# YOUR TASK
Every line below is to be quoted exactly, with nothing added or dropped.

# DATA
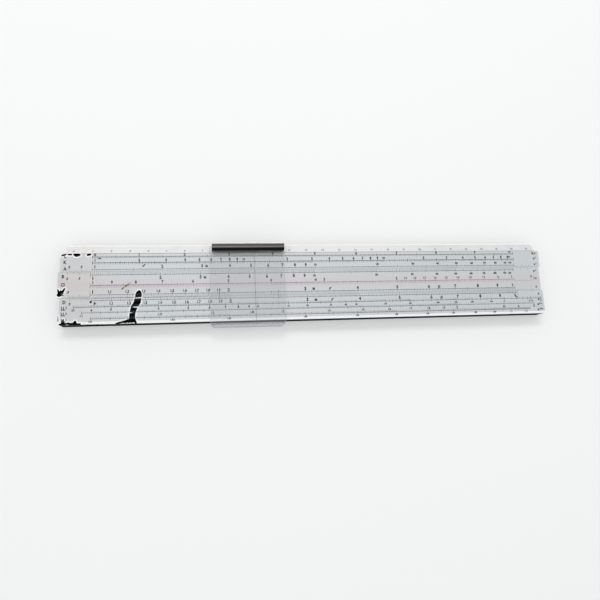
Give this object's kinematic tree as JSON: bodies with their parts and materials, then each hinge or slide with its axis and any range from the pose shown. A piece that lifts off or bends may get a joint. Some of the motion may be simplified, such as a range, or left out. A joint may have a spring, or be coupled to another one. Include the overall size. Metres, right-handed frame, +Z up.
{
  "type": "slide rule",
  "caption": "Closed-back slide rule: a stock with one bevelled edge, a tongued slide between its two rails, and a clear cursor that runs on grooves along the rails.",
  "frame": {"origin": "middle of the rule's box, on the surface that the rule lies on", "axes": "+X along the rule to its right end, +Y across it to the bevelled edge, +Z up out of the face that carries the scales"},
  "size_m": [0.2858, 0.0488, 0.0122],
  "materials": {
    "dark_core": "near-black moulded plastic, satin",
    "white_facing": "aged white plastic with printed scales, satin, stained and worn",
    "clear_acrylic": "clear, lightly scratched",
    "dark_runner": "dark, glossy, rubbed at the edges",
    "back_aluminium": "brushed along its length",
    "steel": "plain, lightly worn"
  },
  "bodies": {
    "stock": {"upper_rail": "dark_core", "lower_rail": "dark_core", "upper_facing": "white_facing", "lower_facing": "white_facing", "bevel_facing": "white_facing", "well_facing": "white_facing", "back_plate": "back_aluminium", "left_index_window": "clear_acrylic", "right_index_window": "clear_acrylic", "back_plate_screw_01": "steel", "back_plate_screw_02": "steel", "back_plate_screw_03": "steel", "back_plate_screw_04": "steel", "back_plate_screw_05": "steel", "back_plate_screw_06": "steel", "back_plate_screw_07": "steel", "back_plate_screw_08": "steel", "back_plate_screw_09": "steel", "back_plate_screw_10": "steel", "back_plate_screw_11": "steel", "back_plate_screw_12": "steel"},
    "slide": {"slide_core": "dark_core", "slide_facing": "white_facing", "slide_back_facing": "white_facing"},
    "cursor": {"cursor_pane": "clear_acrylic", "lower_runner": "clear_acrylic", "upper_runner": "dark_runner", "cursor_spring": "steel"}
  },
  "joints": [
    {"name": "slide_travel", "type": "slide", "parent": "stock", "child": "slide", "axis": [1, 0, 0], "range_m": [-0.24905, 0.25095]},
    {"name": "cursor_travel", "type": "slide", "parent": "stock", "child": "cursor", "axis": [1, 0, 0], "range_m": [-0.0901, 0.1699]}
  ]
}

# SOLVED PROBLEM
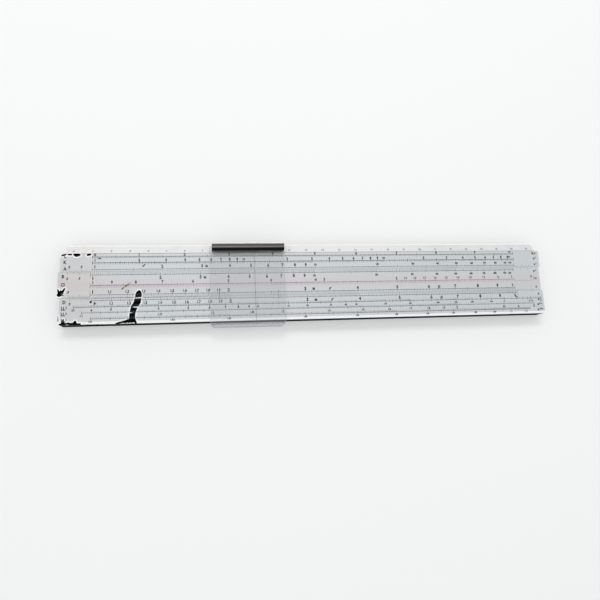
Give this object's kinematic tree as JSON: bodies with their parts and materials, then each hinge or slide with its axis and any range from the pose shown. A piece that lifts off or bends may get a joint. Some of the motion may be simplified, such as a range, or left out. A joint may have a spring, or be coupled to another one. Include the overall size. Metres, right-handed frame, +Z up.
{
  "type": "slide rule",
  "caption": "Closed-back slide rule: a stock with one bevelled edge, a tongued slide between its two rails, and a clear cursor that runs on grooves along the rails.",
  "frame": {"origin": "middle of the rule's box, on the surface that the rule lies on", "axes": "+X along the rule to its right end, +Y across it to the bevelled edge, +Z up out of the face that carries the scales"},
  "size_m": [0.2858, 0.0488, 0.0122],
  "materials": {
    "dark_core": "near-black moulded plastic, satin",
    "white_facing": "aged white plastic with printed scales, satin, stained and worn",
    "clear_acrylic": "clear, lightly scratched",
    "dark_runner": "dark, glossy, rubbed at the edges",
    "back_aluminium": "brushed along its length",
    "steel": "plain, lightly worn"
  },
  "bodies": {
    "stock": {"upper_rail": "dark_core", "lower_rail": "dark_core", "upper_facing": "white_facing", "lower_facing": "white_facing", "bevel_facing": "white_facing", "well_facing": "white_facing", "back_plate": "back_aluminium", "left_index_window": "clear_acrylic", "right_index_window": "clear_acrylic", "back_plate_screw_01": "steel", "back_plate_screw_02": "steel", "back_plate_screw_03": "steel", "back_plate_screw_04": "steel", "back_plate_screw_05": "steel", "back_plate_screw_06": "steel", "back_plate_screw_07": "steel", "back_plate_screw_08": "steel", "back_plate_screw_09": "steel", "back_plate_screw_10": "steel", "back_plate_screw_11": "steel", "back_plate_screw_12": "steel"},
    "slide": {"slide_core": "dark_core", "slide_facing": "white_facing", "slide_back_facing": "white_facing"},
    "cursor": {"cursor_pane": "clear_acrylic", "lower_runner": "clear_acrylic", "upper_runner": "dark_runner", "cursor_spring": "steel"}
  },
  "joints": [
    {"name": "slide_travel", "type": "slide", "parent": "stock", "child": "slide", "axis": [1, 0, 0], "range_m": [-0.24905, 0.25095]},
    {"name": "cursor_travel", "type": "slide", "parent": "stock", "child": "cursor", "axis": [1, 0, 0], "range_m": [-0.0901, 0.1699]}
  ]
}